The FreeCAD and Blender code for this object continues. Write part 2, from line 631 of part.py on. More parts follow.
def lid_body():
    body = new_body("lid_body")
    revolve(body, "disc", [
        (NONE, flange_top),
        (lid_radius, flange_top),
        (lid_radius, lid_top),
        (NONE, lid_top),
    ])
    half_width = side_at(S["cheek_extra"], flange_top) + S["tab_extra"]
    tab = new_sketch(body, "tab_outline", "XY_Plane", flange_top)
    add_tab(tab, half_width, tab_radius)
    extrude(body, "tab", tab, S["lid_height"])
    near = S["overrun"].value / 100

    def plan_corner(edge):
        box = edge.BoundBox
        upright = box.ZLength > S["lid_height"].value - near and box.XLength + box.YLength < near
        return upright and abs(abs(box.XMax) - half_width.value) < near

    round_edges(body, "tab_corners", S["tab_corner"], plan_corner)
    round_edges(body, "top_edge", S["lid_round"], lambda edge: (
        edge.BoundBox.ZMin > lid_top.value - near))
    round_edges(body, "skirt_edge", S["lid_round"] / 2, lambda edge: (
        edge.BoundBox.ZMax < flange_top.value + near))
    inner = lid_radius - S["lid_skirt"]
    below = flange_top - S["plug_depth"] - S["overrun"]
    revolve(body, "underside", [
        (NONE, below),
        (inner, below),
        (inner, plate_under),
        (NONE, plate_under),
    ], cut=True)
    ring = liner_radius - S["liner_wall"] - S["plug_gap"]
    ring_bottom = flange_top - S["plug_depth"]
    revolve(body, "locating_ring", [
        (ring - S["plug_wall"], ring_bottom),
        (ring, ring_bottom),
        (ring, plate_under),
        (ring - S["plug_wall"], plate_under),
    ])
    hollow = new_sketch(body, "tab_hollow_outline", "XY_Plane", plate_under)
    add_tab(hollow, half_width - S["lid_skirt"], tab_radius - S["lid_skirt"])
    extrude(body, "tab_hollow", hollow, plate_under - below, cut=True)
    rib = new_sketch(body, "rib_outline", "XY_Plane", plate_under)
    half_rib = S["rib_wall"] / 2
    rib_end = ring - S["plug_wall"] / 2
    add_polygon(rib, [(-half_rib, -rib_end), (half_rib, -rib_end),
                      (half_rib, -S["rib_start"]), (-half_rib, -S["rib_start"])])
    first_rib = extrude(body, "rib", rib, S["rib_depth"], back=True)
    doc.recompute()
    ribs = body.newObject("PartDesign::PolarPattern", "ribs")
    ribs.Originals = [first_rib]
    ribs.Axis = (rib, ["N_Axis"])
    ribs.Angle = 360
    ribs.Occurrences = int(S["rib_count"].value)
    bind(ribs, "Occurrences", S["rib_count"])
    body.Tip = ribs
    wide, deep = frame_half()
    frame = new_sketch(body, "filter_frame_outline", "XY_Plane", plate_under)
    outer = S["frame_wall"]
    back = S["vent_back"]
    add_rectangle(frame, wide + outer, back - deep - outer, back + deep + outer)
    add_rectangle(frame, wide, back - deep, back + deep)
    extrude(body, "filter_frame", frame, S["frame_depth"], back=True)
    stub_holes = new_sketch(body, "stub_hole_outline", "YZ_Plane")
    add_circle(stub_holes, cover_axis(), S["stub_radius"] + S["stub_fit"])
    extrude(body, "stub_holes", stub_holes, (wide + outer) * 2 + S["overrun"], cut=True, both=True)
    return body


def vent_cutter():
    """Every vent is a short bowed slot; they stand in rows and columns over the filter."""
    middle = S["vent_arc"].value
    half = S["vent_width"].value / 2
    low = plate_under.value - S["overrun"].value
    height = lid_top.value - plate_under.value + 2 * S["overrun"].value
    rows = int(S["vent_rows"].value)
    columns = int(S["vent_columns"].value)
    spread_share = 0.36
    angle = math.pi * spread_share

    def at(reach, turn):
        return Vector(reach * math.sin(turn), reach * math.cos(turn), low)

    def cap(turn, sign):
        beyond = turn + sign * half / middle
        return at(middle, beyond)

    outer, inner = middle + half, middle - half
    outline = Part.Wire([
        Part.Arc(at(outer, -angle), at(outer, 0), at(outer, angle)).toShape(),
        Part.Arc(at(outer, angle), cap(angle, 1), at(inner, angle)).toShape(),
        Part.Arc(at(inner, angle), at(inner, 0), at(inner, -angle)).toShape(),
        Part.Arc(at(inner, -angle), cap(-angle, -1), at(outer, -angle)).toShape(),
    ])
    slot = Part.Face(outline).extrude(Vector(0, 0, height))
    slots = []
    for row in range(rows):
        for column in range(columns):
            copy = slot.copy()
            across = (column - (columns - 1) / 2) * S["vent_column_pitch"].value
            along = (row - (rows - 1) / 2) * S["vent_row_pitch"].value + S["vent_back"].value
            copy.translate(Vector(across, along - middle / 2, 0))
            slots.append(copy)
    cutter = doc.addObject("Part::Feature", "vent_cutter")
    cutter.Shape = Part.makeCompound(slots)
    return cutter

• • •

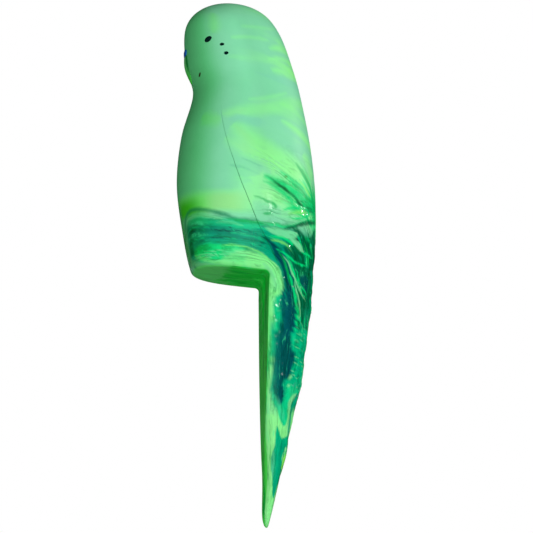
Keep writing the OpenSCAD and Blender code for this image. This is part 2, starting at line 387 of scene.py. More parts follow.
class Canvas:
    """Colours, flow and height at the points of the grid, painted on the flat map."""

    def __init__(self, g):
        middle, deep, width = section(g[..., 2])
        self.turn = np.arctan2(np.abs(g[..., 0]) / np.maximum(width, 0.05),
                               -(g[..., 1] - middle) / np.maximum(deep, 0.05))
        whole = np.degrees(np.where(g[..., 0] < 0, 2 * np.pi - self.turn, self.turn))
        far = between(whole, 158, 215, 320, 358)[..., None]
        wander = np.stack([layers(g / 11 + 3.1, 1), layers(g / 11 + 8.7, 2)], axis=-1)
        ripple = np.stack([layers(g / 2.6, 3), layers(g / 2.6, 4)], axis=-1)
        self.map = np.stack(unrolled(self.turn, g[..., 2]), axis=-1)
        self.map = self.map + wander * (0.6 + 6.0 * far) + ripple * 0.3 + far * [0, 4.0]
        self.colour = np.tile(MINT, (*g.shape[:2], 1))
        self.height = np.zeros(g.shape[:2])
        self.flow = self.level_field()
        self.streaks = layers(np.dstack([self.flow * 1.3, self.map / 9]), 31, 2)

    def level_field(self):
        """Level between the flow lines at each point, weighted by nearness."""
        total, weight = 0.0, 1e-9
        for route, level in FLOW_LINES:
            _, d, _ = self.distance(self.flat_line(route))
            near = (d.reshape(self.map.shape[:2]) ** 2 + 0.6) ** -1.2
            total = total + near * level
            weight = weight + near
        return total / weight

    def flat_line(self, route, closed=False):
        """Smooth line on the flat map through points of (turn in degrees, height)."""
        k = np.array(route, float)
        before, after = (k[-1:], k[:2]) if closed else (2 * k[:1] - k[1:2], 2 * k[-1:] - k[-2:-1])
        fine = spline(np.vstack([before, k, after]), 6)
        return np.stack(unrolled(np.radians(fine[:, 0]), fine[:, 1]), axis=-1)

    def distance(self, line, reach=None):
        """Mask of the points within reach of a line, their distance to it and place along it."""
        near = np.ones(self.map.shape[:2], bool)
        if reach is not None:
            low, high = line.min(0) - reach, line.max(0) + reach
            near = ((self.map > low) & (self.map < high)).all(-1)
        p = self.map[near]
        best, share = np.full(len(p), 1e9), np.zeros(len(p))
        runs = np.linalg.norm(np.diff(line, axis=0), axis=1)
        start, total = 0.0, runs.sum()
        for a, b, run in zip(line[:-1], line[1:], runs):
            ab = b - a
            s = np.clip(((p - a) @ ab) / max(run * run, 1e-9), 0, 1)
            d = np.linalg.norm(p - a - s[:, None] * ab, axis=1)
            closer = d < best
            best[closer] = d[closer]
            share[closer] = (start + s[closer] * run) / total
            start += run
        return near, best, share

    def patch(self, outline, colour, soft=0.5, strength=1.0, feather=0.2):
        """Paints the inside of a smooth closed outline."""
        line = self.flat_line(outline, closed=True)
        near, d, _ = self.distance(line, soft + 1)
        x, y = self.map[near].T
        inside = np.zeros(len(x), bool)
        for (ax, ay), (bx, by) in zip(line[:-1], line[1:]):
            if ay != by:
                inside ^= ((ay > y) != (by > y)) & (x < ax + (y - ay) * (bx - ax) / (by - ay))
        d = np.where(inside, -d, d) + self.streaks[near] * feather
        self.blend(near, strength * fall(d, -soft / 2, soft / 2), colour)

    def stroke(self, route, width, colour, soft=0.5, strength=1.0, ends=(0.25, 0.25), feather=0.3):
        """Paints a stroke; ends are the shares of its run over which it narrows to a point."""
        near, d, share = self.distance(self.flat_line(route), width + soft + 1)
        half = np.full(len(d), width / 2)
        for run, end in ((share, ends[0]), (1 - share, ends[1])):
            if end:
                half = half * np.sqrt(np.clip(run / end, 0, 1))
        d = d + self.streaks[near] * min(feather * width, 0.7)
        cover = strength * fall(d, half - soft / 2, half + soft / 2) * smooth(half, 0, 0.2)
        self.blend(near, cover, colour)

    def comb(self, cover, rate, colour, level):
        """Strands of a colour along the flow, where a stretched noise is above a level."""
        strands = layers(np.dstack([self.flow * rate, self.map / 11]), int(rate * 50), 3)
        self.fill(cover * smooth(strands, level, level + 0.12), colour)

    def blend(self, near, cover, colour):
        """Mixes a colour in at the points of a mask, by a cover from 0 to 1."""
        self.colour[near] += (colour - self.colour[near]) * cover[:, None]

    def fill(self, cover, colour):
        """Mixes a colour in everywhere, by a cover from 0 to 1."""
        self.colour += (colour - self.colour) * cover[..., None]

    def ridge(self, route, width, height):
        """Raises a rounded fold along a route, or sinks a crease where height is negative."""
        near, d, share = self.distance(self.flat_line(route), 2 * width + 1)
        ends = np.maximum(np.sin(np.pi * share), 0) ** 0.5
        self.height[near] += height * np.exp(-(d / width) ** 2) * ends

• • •

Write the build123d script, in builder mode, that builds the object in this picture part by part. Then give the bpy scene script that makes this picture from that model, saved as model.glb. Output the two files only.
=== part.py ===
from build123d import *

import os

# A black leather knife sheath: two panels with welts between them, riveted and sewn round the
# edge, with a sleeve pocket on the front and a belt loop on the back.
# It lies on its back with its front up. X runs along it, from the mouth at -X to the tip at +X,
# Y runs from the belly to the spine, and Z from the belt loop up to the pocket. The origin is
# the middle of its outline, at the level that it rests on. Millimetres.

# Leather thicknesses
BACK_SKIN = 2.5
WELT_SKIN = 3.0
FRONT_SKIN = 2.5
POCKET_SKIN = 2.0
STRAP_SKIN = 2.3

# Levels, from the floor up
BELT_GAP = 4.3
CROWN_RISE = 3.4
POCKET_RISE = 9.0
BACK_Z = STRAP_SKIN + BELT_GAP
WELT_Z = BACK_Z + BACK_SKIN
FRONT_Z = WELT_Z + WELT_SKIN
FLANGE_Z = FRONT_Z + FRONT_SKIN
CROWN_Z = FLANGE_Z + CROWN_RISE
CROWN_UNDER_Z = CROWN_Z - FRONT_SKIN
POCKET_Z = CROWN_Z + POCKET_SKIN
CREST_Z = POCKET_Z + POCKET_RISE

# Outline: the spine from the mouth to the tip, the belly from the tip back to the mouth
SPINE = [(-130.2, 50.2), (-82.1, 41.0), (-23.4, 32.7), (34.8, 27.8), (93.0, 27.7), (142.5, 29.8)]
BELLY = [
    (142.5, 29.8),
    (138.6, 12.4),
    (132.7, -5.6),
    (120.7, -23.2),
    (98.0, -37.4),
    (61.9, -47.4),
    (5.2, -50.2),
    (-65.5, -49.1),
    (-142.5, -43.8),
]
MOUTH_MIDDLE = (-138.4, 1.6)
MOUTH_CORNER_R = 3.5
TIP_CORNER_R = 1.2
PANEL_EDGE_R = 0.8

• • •

Above are the lines; repeat exactly the ones from the line containing "The FreeCAD and" down to the line containing "return upright and", both inclusive.

The FreeCAD and Blender code for this object continues. Write part 2, from line 631 of part.py on. More parts follow.
def lid_body():
    body = new_body("lid_body")
    revolve(body, "disc", [
        (NONE, flange_top),
        (lid_radius, flange_top),
        (lid_radius, lid_top),
        (NONE, lid_top),
    ])
    half_width = side_at(S["cheek_extra"], flange_top) + S["tab_extra"]
    tab = new_sketch(body, "tab_outline", "XY_Plane", flange_top)
    add_tab(tab, half_width, tab_radius)
    extrude(body, "tab", tab, S["lid_height"])
    near = S["overrun"].value / 100

    def plan_corner(edge):
        box = edge.BoundBox
        upright = box.ZLength > S["lid_height"].value - near and box.XLength + box.YLength < near
        return upright and abs(abs(box.XMax) - half_width.value) < near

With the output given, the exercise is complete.